Hopefully, we can enhance what we already have in place to protect consumers and the travelling public. We want to ensure that the concerns that are being brought forward to members of Parliament are addressed and that we can have something in place so that at least people travelling do not have to worry that they are not being treated fairly.
We have a large geographic region. I mentioned the daily flight between St. John's and Fort McMurray. We travel long distances. Sometimes people arrive in one town but their luggage is in another city. Some people do not find their luggage at all. The attitude sometimes of the airlines is well, too bad. That is not an attitude Canadians should have to put up with. It is absolutely unacceptable that the travelling public of Canada have to put up with anything less than the service they pay for and deserve.
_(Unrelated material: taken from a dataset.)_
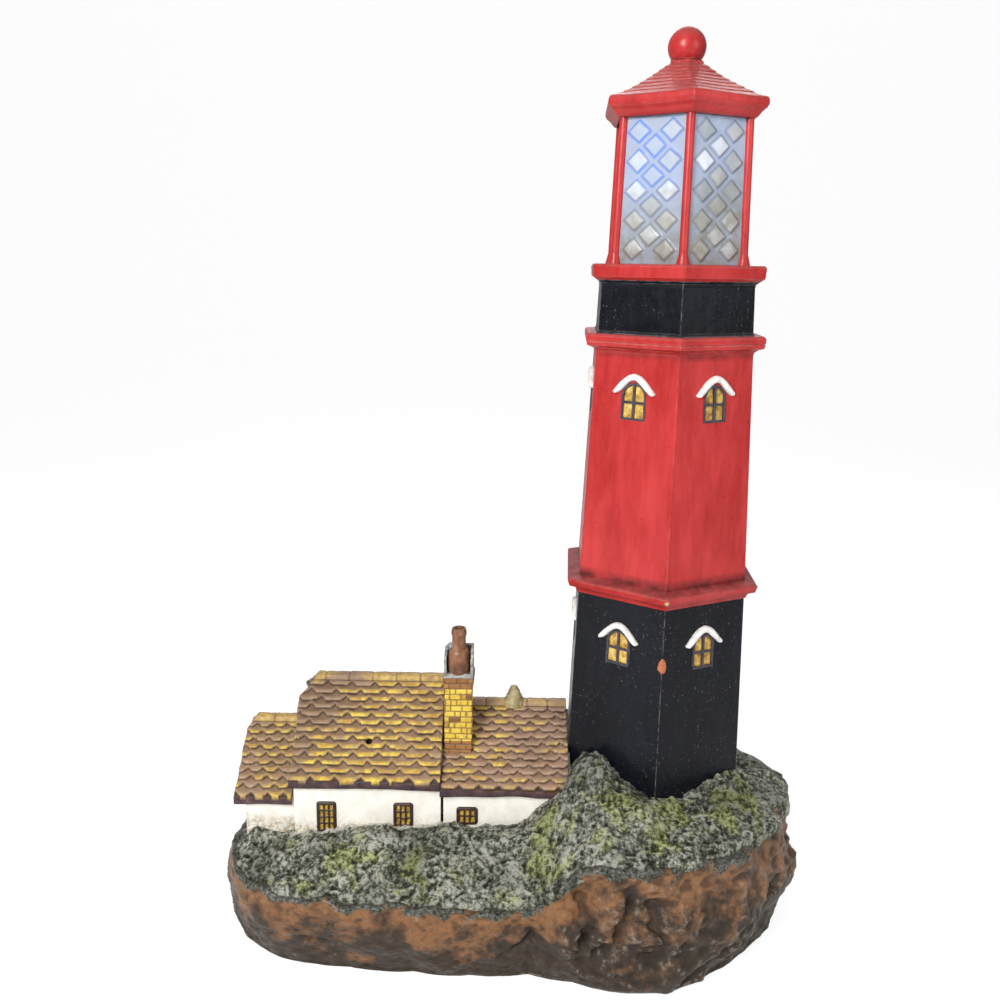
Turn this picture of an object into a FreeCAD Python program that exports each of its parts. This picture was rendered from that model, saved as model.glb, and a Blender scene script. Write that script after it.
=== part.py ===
import FreeCAD, Part
import math
import os
import re
import Sketcher
from FreeCAD import Matrix, Placement, Rotation, Vector

# A cast and painted garden ornament: a hexagonal lighthouse beside a low tiled cottage, on a
# planted rock.  +X runs along the cottage's ridge towards the tower, -Y is the front, +Z is up.
# The origin is on the ground under the middle of the rock.  Millimetres and degrees.

SIZES = {
    # the rock and the ground that the buildings stand on
    "base_length": 258.0,
    "base_depth": 140.0,
    "foot_drop": 1.0,            # the rubber feet stand this far below the rock's rim
    "undercut": 9.0,             # the rock's foot draws in under its belly
    "lip_draw": 4.0,             # its lip draws in above the belly
    "rock_roughness": 3.0,
    "knee_height": 14.0,
    "belly_height": 30.0,
    "ground_low": 35.0,          # terrace under the cottage
    "ground_high": 59.0,         # terrace under the tower
    "slope_run": 36.0,           # from one terrace to the other
    "slope_reach": 24.0,         # from the slope's head to the tower's axis
    "bank_rise": 13.0,           # planting above the ground at the walls
    "bank_edge": 1.6,
    "bank_setback": 3.0,
    # underside
    "plate_margin_x": 37.0,      # from the rock's reach to the plate's edge
    "plate_margin_y": 31.0,
    "plate_corner": 12.0,
    "plate_thickness": 3.0,
    "plate_recess": 1.5,         # above the rock's rim
    "plate_ledge": 7.0,          # the cavity is this much smaller than the plate all round
    "cavity_corner": 8.0,
    "cavity_roof": 29.0,
    "foot_radius": 7.0,
    "foot_inset": 10.0,          # from the plate's edges to a foot's axis
    "screw_span": 100.0,
    "screw_inset": 4.0,
    "screw_radius": 1.45,
    "screw_length": 8.0,
    "screw_head_radius": 2.7,
    "screw_head_height": 1.6,
    "fit_gap": 0.3,
    "pilot_gap": 0.05,
    # batteries, their tray and its door
    "tray_offset": 18.0,         # from the tower's axis to the tray's middle
    "tray_y": 2.0,
    "tray_wall": 1.8,
    "tray_room_length": 57.2,
    "tray_room_width": 48.4,
    "cell_radius": 7.15,
    "cell_length": 49.5,
    "cell_nub_radius": 2.75,
    "cell_nub_length": 1.0,
    "cell_pitch": 15.2,
    "cell_clearance": 0.45,
    "contact_size": 9.0,
    "contact_thickness": 0.4,
    "spring_radius": 3.2,
    "spring_wire": 0.8,
    "spring_turns": 3.0,
    "door_length": 59.0,
    "door_width": 49.2,
    "hinge_pin_radius": 0.8,
    "hinge_pin_length": 1.6,
    "hinge_gap": 0.06,
    "finger_radius": 6.0,
    # slide switch
    "switch_offset": 64.0,       # from the tray's middle to the switch
    "switch_length": 14.0,
    "switch_width": 7.6,
    "switch_height": 6.0,
    "slider_flange_length": 7.0,
    "slider_flange_width": 5.0,
    "slider_flange_height": 2.4,
    "slider_knob_length": 4.4,
    "slider_knob_width": 3.4,
    "slider_travel": 3.0,
    "switch_lead_radius": 1.0,
    "switch_lead_height": 9.0,
    # tower
    "tower_margin": 67.0,        # from the rock's reach to the tower's axis
    "tower_y": 9.0,
    "tower_turn": -3.8,          # of its front corner from -Y
    "tower_wall": 4.5,
    "lower_foot_radius": 43.3,   # every radius of the tower runs to a corner
    "lower_head_radius": 40.3,
    "lower_height": 95.2,
    "ledge_radius": 45.9,
    "ledge_height": 7.9,
    "upper_foot_radius": 40.1,
    "upper_head_radius": 36.2,
    "upper_height": 95.6,
    "cove_height": 2.4,
    "cove_spread": 1.8,
    "gallery_radius": 41.1,
    "gallery_height": 5.6,
    "watch_radius": 35.4,
    "watch_height": 21.0,
    "sill_radius": 39.1,
    "sill_height": 6.2,
    "lens_foot_radius": 29.3,
    "lens_head_radius": 27.7,
    "lens_height": 55.1,
    "lens_wall": 2.0,
    "facet_width": 8.4,          # raised squares that stand on their corners
    "facet_height": 8.8,
    "facet_column": 14.2,
    "facet_row": 5.3,
    "facet_relief": 0.8,
    "facet_bevel": 0.9,
    "post_radius": 1.7,
    "post_flare": 1.0,
    "post_flare_height": 4.0,
    "eave_radius": 35.1,
    "eave_height": 6.5,
    "roof_collar_radius": 7.0,
    "roof_rise": 16.3,
    "roof_boards": 7,
    "board_edge": 0.9,
    "spigot_height": 5.0,
    "spigot_wall": 2.2,
    "ball_radius": 7.5,
    "ball_rise": 5.1,            # of its centre above the roof's collar
    # tower windows
    "window_drop": 28.0,         # from a drum's head to the foot of its windows
    "arch_width": 10.6,
    "arch_height": 14.8,
    "arch_rise": 4.6,
    "arch_border": 0.8,
    "arch_bar": 0.9,
    "arch_bar_height": 6.6,
    "arch_recess": 1.2,
    "arch_proud": 0.3,
    "pane_thickness": 0.5,
    "hood_span": 20.0,
    "hood_tip_height": 11.2,
    "hood_rise": 5.4,
    "hood_thickness": 2.3,
    "hood_relief": 1.8,
    # lamp
    "socket_radius": 5.5,
    "socket_flange_radius": 8.0,
    "socket_flange": 1.5,
    "socket_depth": 12.0,
    "lamp_cap_radius": 4.3,
    "lamp_radius": 6.0,
    "lamp_height": 25.0,
    "lamp_lead_radius": 1.5,
    "lead_hole_radius": 4.0,
    # cottage: three ranges under one ridge line
    "ridge_y": 8.0,
    "main_margin": 33.0,         # from the rock's reach to the main range
    "main_length": 64.0,
    "main_half_depth": 32.0,
    "main_eave": 67.6,
    "main_ridge": 103.3,
    "main_courses": 13,
    "main_tiles": 9.5,
    "main_verge": 1.0,
    "main_clip": 6.0,            # the verge's clipped top corner
    "wing_length": 22.0,
    "wing_half_depth": 28.0,
    "wing_eave": 56.0,
    "wing_ridge": 82.0,
    "wing_courses": 10,
    "wing_tiles": 3.5,
    "wing_verge": 3.0,
    "link_setback": 37.5,        # from the tower's axis
    "link_half_depth": 32.0,
    "link_eave": 64.5,
    "link_ridge": 91.8,
    "link_courses": 12,
    "link_tiles": 7.0,
    "roof_thickness": 3.0,
    "eaves_overhang": 2.0,
    "eaves_drip": 1.5,
    "tile_thickness": 0.9,
    "tile_lap": 1.3,             # length of a course over its pitch
    "tile_notch": 1.2,           # from a tile's tip to the corner where two tiles meet
    "tile_flat": 0.5,            # share of a tile's width that its straight tip takes
    "course_gap": 0.03,
    "ridge_tile_leg": 4.5,
    "ridge_tile_thickness": 1.2,
    "ridge_tile_gap": 0.3,
    "board_thickness": 1.2,
    "board_height": 3.2,
    "cottage_window_width": 8.5,
    "cottage_window_height": 14.0,
    "cottage_window_foot": 47.0,
    "cottage_window_inset": 14.25,
    "link_window_width": 9.0,
    "link_window_height": 8.0,
    "link_window_foot": 51.5,
    "link_window_inset": 11.5,
    "cottage_window_recess": 1.2,
    "lattice_border": 1.1,
    "lattice_bar": 0.7,
    # chimney
    "chimney_gap": 1.0,          # between the main range and the chimney
    "chimney_width": 12.0,
    "chimney_front": -14.0,
    "chimney_foot": 74.0,
    "chimney_top": 115.0,
    "corbel_spread": 0.8,
    "corbel_height": 5.0,
    "cap_height": 12.0,
    "cap_floor": 1.6,
    "cap_step": 4.0,
    "pot_radius": 4.3,
    "pot_neck_radius": 3.3,
    "pot_barrel_height": 11.0,
    "pot_height": 21.0,
    "pot_bore_radius": 1.9,
    "pot_bore_depth": 3.0,
    "finial_offset": 31.5,       # from the link's left end
    "finial_radius": 5.0,
    "finial_height": 9.0,
}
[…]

We as a government are here today to make sure that the protections that are in place are enhanced for the travelling public. of Newfoundland and Labrador in our case. I am delighted that a member from Newfoundland and Labrador brought this motion forward. In that way, every one who travels can know that if something goes wrong, if something does not work out, there is protection and that those who are responsible have to step up to the plate and say, “We are responsible for what happened”. They are not responsible for the fog, they are not responsible for the snow, they are not responsible for the wind, but they are responsible for the paying customers who deserve a service that sometimes we find is lacking.
I am delighted that we are here today to support the motion. I look forward to enhancing the protections that are in place now so that members of the travelling public of Canada feel that they are protected in some ways and feel more comfortable when they sit on a plane. After all, it is a major mode of travel now.